As summarized by the same SEC filing, on July 20, 2001, the first of a number of putative class actions for violations of the federal securities laws was filed in the United States District Court for the Southern District of New York against the Company, certain of its officers and directors, and certain of the underwriters for the Company’s initial public offering of securities. A consolidated amended class action captioned In Re Brocade Communications Systems, Inc.
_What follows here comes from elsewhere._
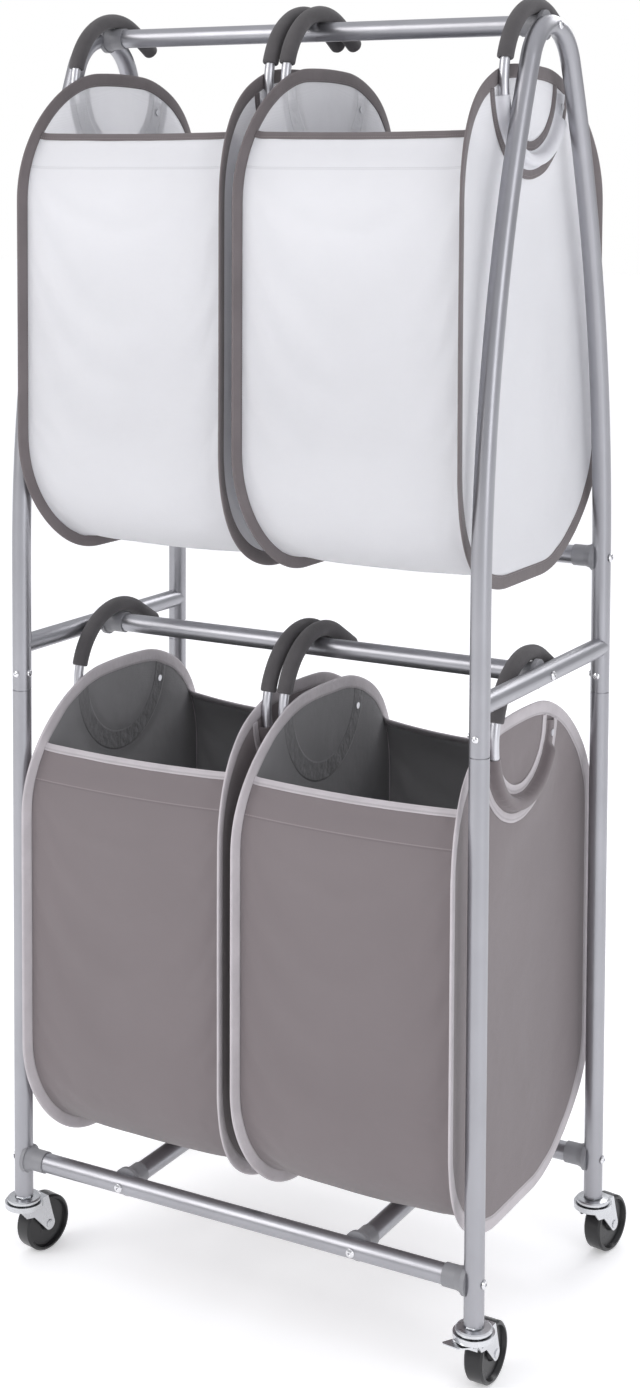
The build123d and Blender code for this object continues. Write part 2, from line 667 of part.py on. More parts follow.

Initial Public Offering Securities Litigation was filed on April 19, 2002. The complaint generally alleges that various underwriters engaged in improper and undisclosed activities related to the allocation of shares in the Company’s initial public offering and seeks unspecified damages on behalf of a purported class of purchasers of common stock from May 24, 1999 to December 6, 2000. The lawsuit against the Company is being coordinated for pretrial proceedings with a number of other pending litigations challenging underwriter practices in over 300 cases as In Re Initial Public Offering Securities Litigation, 21 MC 92(SAS). In October 2002, the individual defendants were dismissed without prejudice from the action, pursuant to a tolling agreement. On February 19, 2003, the Court issued an Opinion and Order dismissing all of the plaintiffs’ claims against the Company.
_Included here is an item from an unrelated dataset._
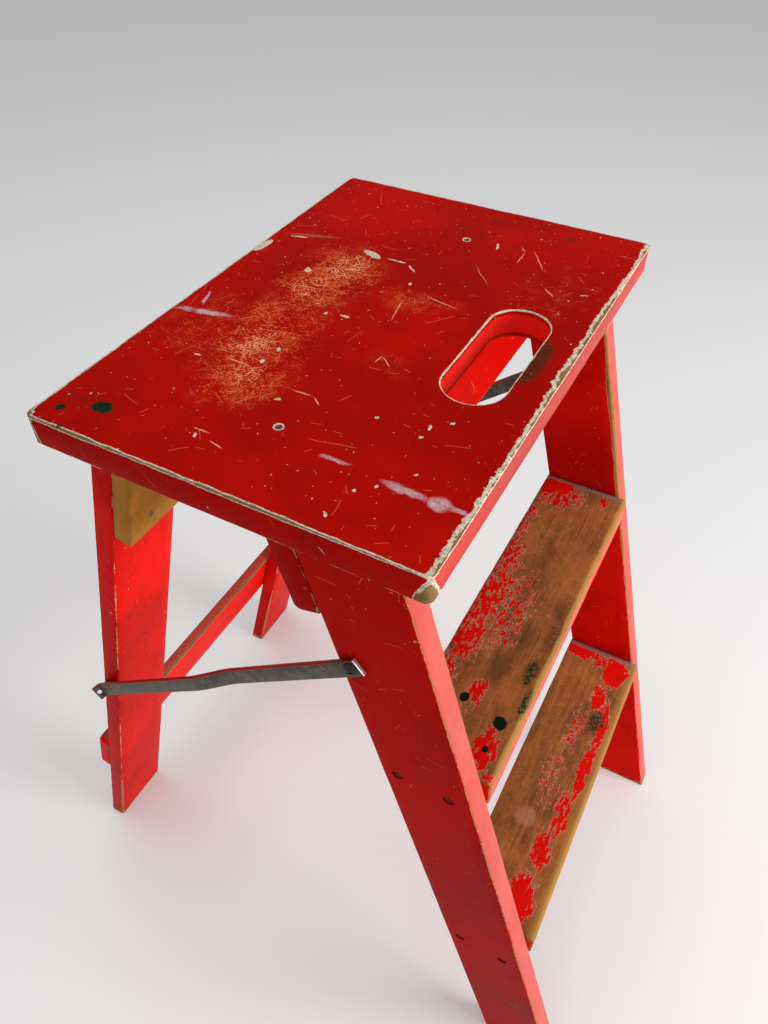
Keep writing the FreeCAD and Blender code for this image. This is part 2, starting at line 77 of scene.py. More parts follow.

The complaint alleges that defendants violated the federal securities laws by issuing and selling Brocade common stock pursuant to the May 24, 1999 IPO without disclosing to investors that some of the underwriters in the offering, including the lead underwriters, had solicited and received excessive and undisclosed commissions from certain investors. The complaint alleges that, in exchange for the excessive commissions, members of the underwriting group allocated Brocade shares to customers at the IPO price of $19 per share. To receive the allocations (i.e., the ability to purchase shares) at $19, the underwriters' brokerage customers had to agree to purchase additional shares in the aftermarket at progressively higher prices. The requirement that customers make additional purchases at progressively higher prices as the price of Brocade stock rocketed upward (a practice known on Wall Street as ``laddering'') was intended to (and did) drive Brocade's share price up to artificially high levels. This artificial price inflation, the complaint alleges, enabled both the underwriters and their customers to reap enormous profits by buying stock at the $19 IPO price and then selling it later for a profit at inflated aftermarket prices, which rose as high as $45.25 on May 25, 1999, more than doubling on its first day of trading. The complaint further alleges that defendants violated the Securities Act of 1933 because the Prospectus distributed to investors and the Registration Statement filed with the SEC in order to gain regulatory approval for the Brocade offering contained material misstatements regarding the commissions that the underwriters would derive from the IPO transaction and failed to disclose the additional commissions and ``laddering'' scheme discussed above.